Date of Degree

6-2022

Document Type

Dissertation

Degree Name

Ph.D.

Program

Sociology

Advisor

Sharon Zukin

Committee Members

Kenneth A. Gould

Gregory Smithsimon

Javier Auyero

María José Álvarez Rivadulla

Subject Categories

Human Ecology | Place and Environment | Rural Sociology | Sociology | Urban Studies and Planning

Keywords

Rural gentrification, Colombia, environment, inequality, class, urbanization

Abstract

For the past thirty years, the small rural town of La Calera in the outskirts of the Colombian capital of Bogotá has received an influx of upper-middle class residents that want to live “in nature.” These ex-urban newcomers arrived in the Andean highlands to live next to the long-time residents, who are descendants of peasants and mining workers that live “off nature.” The different visions of what nature or its uses should create a series of interactions among residents that will decide how will this area’s ecological resources be used in the face of further urban expansion.

Yet, contrary to the conflicts and inequities in other gentrification cases, including those of “green” gentrification, this dissertation shows how newcomers and longtimers in La Calera use environmental concerns to bridge social class rifts and push the state to provide water, public space, and decision-making power. Residents see abundant ecological resources like water and land around them, but they do not have access to aqueducts, green public space or power over planning decisions affecting the distribution of these resources. As a response, and to challenge the state more effectively, newcomers and longtimers create inter-class alliances through what I call third nature to both protect and keep using existing ecological goods. To do so, they intervene in the physical and political landscapes against a state that induces scarcity—selectively enforcing environmental policies to the detriment of Calerunos.
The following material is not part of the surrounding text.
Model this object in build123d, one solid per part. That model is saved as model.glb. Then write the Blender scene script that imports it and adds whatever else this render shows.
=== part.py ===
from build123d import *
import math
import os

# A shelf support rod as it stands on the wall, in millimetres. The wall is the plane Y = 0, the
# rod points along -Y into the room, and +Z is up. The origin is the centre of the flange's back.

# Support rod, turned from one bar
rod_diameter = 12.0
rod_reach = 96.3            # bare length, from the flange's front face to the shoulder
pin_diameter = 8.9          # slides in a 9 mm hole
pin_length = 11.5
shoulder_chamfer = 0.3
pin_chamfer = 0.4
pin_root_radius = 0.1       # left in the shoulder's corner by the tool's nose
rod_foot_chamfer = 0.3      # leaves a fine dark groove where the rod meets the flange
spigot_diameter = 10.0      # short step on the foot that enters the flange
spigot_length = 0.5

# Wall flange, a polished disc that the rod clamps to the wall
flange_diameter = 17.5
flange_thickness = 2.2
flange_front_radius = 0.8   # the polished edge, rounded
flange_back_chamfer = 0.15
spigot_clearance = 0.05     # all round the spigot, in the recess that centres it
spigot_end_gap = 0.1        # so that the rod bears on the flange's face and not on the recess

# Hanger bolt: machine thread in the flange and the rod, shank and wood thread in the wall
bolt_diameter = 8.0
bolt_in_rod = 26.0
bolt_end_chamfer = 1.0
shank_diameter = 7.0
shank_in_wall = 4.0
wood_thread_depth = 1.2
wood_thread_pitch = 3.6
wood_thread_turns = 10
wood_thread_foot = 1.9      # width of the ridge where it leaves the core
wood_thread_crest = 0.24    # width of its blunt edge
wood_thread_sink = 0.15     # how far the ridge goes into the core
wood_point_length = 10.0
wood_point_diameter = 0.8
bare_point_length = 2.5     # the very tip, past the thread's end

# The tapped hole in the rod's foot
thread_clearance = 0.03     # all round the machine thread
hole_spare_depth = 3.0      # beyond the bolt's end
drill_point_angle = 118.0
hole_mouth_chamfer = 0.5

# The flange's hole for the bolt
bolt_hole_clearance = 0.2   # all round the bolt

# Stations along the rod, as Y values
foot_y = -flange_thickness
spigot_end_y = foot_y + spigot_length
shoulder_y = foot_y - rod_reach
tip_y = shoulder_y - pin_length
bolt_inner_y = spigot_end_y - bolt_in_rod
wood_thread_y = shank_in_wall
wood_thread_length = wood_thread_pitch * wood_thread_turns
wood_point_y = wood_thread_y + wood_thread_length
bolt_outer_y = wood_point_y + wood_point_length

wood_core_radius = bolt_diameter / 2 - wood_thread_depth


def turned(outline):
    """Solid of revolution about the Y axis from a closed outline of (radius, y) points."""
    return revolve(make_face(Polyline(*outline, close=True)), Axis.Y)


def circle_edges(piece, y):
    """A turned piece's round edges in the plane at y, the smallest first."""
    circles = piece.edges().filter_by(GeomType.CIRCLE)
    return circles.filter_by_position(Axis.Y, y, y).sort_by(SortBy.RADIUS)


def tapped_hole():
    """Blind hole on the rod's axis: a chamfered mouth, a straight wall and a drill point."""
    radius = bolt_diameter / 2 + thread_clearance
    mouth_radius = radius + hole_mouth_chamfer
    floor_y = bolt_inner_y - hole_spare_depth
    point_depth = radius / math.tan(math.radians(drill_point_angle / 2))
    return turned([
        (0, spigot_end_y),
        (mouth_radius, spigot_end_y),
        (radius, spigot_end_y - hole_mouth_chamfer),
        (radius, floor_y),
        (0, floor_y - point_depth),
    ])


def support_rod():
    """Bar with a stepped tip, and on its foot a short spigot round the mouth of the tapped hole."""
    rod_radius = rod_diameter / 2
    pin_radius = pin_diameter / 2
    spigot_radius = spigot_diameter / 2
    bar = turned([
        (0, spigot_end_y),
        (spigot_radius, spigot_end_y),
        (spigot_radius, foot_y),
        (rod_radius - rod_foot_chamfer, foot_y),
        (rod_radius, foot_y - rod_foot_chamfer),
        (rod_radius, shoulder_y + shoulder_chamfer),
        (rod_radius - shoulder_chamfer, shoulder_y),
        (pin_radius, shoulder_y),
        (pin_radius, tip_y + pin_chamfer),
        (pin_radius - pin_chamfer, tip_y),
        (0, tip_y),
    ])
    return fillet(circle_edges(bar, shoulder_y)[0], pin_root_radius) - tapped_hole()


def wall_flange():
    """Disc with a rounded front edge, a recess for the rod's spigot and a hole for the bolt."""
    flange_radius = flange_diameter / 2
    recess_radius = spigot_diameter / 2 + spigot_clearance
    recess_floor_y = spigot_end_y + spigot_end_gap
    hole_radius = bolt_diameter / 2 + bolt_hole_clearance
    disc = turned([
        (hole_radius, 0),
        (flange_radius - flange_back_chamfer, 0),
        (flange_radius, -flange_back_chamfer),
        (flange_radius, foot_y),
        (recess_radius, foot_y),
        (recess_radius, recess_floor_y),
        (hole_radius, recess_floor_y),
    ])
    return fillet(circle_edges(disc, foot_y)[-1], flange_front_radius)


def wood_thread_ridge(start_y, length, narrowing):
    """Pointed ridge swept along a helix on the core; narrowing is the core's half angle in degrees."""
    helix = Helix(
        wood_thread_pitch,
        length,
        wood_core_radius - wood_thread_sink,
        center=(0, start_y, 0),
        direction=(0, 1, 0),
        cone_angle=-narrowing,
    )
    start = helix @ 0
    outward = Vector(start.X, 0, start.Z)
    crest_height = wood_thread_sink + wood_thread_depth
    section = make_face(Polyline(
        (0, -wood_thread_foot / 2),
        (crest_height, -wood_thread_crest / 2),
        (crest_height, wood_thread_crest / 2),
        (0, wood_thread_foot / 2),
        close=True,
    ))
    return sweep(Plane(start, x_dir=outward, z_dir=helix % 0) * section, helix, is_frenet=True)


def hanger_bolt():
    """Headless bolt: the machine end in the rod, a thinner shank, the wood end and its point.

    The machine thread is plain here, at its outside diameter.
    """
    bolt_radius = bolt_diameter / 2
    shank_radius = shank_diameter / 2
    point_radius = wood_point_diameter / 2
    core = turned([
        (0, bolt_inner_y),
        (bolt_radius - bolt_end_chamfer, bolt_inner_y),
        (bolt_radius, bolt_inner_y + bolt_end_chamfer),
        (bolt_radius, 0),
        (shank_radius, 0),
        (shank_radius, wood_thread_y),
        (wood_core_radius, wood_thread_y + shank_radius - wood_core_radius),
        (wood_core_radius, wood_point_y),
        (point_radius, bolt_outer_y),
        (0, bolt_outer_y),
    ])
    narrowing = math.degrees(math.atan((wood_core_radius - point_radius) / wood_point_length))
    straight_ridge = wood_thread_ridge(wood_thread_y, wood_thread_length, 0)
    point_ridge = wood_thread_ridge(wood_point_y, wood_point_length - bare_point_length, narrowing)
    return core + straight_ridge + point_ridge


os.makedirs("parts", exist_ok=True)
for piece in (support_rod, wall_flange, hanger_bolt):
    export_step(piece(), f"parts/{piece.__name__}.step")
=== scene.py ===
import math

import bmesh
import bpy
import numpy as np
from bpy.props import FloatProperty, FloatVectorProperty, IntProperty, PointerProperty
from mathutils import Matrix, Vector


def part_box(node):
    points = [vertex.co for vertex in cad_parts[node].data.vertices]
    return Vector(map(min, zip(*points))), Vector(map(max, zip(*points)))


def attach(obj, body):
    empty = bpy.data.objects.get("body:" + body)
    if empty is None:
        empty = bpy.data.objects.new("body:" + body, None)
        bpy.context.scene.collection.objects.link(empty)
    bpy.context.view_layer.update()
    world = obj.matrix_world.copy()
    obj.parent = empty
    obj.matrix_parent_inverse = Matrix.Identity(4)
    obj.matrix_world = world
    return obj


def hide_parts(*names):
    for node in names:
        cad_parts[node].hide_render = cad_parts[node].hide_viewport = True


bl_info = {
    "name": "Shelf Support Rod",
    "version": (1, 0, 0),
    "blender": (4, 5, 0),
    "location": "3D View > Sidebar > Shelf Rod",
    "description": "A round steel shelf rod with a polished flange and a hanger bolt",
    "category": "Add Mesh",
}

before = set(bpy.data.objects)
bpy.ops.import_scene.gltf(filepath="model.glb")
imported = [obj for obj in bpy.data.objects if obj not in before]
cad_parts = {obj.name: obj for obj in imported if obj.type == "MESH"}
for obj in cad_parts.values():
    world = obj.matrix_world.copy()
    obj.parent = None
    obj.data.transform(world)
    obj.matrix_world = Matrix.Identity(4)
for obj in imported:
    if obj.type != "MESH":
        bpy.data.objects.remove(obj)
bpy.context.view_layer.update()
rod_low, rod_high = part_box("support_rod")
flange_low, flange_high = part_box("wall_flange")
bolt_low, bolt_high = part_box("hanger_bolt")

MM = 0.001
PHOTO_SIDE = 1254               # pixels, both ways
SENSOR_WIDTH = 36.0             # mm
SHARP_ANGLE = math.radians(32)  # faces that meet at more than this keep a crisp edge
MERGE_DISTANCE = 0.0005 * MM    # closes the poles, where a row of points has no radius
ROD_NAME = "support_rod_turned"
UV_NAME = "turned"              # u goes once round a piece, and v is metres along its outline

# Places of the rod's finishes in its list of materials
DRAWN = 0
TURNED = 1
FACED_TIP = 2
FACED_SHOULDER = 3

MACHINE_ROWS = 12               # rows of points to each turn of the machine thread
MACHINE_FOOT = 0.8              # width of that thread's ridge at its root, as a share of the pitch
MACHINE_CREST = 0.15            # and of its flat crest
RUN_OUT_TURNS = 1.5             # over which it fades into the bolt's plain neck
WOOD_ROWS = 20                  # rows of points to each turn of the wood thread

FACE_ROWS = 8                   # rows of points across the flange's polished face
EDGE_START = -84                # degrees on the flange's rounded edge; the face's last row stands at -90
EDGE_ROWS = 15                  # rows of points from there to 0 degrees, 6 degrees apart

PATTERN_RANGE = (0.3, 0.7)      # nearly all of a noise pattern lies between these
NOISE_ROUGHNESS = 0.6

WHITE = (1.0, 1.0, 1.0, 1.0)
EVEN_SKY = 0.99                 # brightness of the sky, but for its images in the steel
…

Residents engage with third nature to face the state in four scenarios. First, they negotiate how to use natural resources to sustain peasants’ livelihoods while at the same time maintaining “green” aesthetics and practices. Despite these potential disputes, newcomers and longtimers build community aqueducts to obtain water from the surrounding páramo ecosystems as the second site of interactions. Third, Calerunos shared a common goal of demanding power to enjoy the ecological and economic benefits of a new “eco-park” project that would mostly benefit visitors from elsewhere. Finally, residents actively critiqued the planning policies in participatory meetings about the incoming zoning plan in La Calera to halt further urban growth. Despite high class inequality, residents created alliances to protect ecological resources around them.
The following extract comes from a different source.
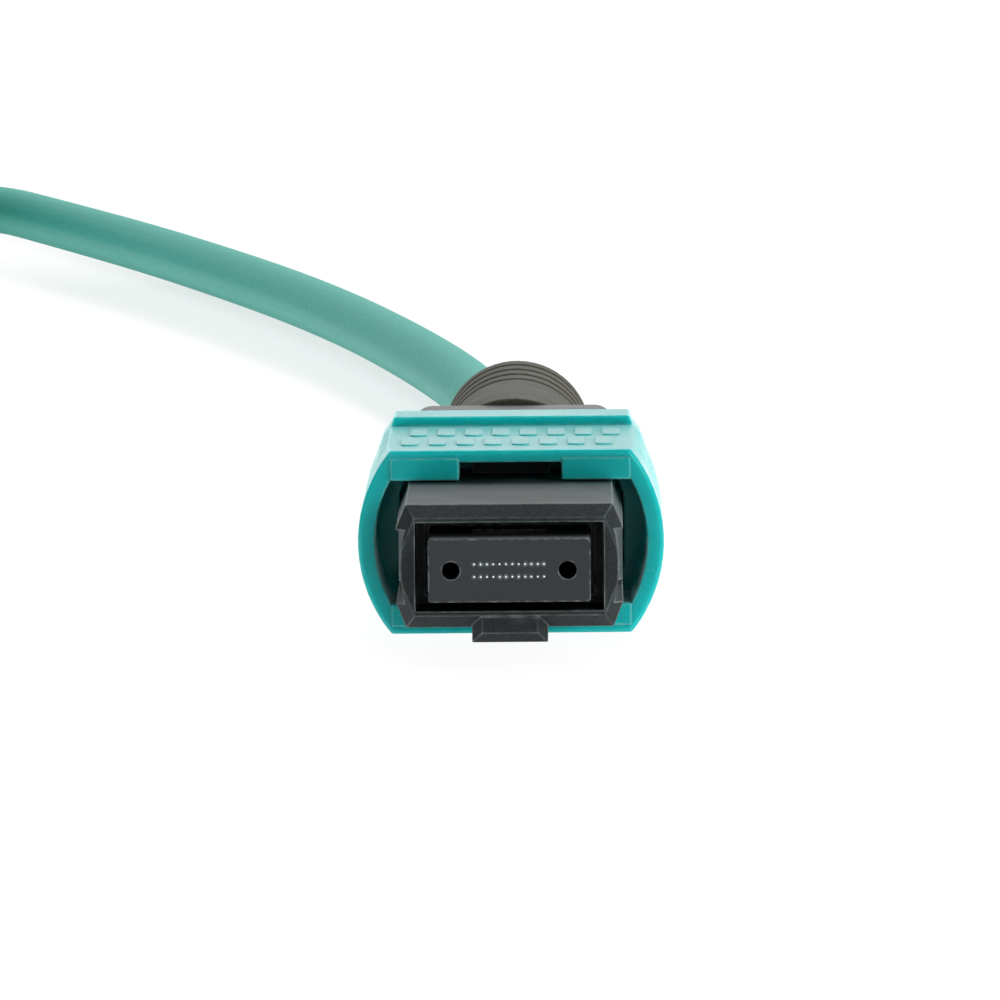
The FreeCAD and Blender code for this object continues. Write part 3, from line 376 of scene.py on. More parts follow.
# %% Ferrule resin
def filled_resin():
    material, tree, place = new_material("polished_filled_resin")
    specks = add_node(
        tree, "ShaderNodeTexVoronoi", {"Vector": place, "Scale": per_mm(0.09)}, feature="F1"
    )
    speck = add_node(tree, "ShaderNodeMapRange", [specks, 0.05, 0.3, 0.5, 0.0])
    shade = two_shades(tree, place, per_mm(0.8), 4.0, "#1f2629", "#191f22")[1]
    flecked = add_node(
        tree, "ShaderNodeMix", {"Factor": speck, 6: shade, 7: linear("#33393c")}, 2, data_type="RGBA"
    )
    # Broken paler edge: small chips, and a painted highlight where the edge catches light.
    edge = edge_share(tree, place, 0.4, -0.7)
    chipped_and_lit = add_node(
        tree, "ShaderNodeMix", {"Factor": edge, 6: flecked, 7: linear("#7f878a")}, 2, data_type="RGBA"
    )
    strokes = add_node(tree, "ShaderNodeMapping", {"Vector": place, "Scale": (0.06, 1.0, 1.0)})
    lines = add_node(
        tree, "ShaderNodeTexNoise", {"Vector": strokes, "Scale": per_mm(0.05), "Detail": 2.0}
    )
    return closed_material(material, tree, lines, 0.35, 0.002, {
        "Base Color": chipped_and_lit, "Roughness": 0.38, "IOR": 1.5, "Specular IOR Level": 0.3,
    })


FERRULE_RESIN = filled_resin()

# %% [markdown]
# A polished glass fibre end is an eighth of a millimetre across. Its core carries any light that
# enters the cable elsewhere, so it always looks like a bright pale dot in the dark ferrule, and its
# pale colour is painted light for that. The cladding round it is nearly as dark as the resin, and both
# shine a little by themselves, which also stands for that carried light without any lamp.

# %% Fibre glass
def fibre_glass():
    material, tree, place = new_material("polished_fibre_glass")
    cloud, cladding = two_shades(tree, place, per_mm(0.12), 1.0, "#3a4447", "#2d3639")
    core = add_node(tree, "ShaderNodeAttribute", output="Fac", attribute_name="core")
    # The core's pale colour is painted light: the light the fibre carries in from elsewhere.
    shade = add_node(
        tree, "ShaderNodeMix", {"Factor": core, 6: cladding, 7: linear("#dbe5e5")}, 2, data_type="RGBA"
    )
    return closed_material(material, tree, cloud, 0.1, 0.001, {
        "Base Color": shade, "Emission Color": shade, "Emission Strength": 0.12,
        "Roughness": 0.12, "IOR": 1.46,
    })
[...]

As cities all around the global South continue to grow, urban expansion posits a threat to the environment by transforming agricultural and protected areas into denser residential spaces. Moreover, as natural resources become scarcer in the face of climate change, inequality might further existing environmental privileges and vulnerabilities. By examining closely how Calerunos bridge class inequalities for environmental reasons, this case highlights processes that inform other gentrifying rural spaces around the world.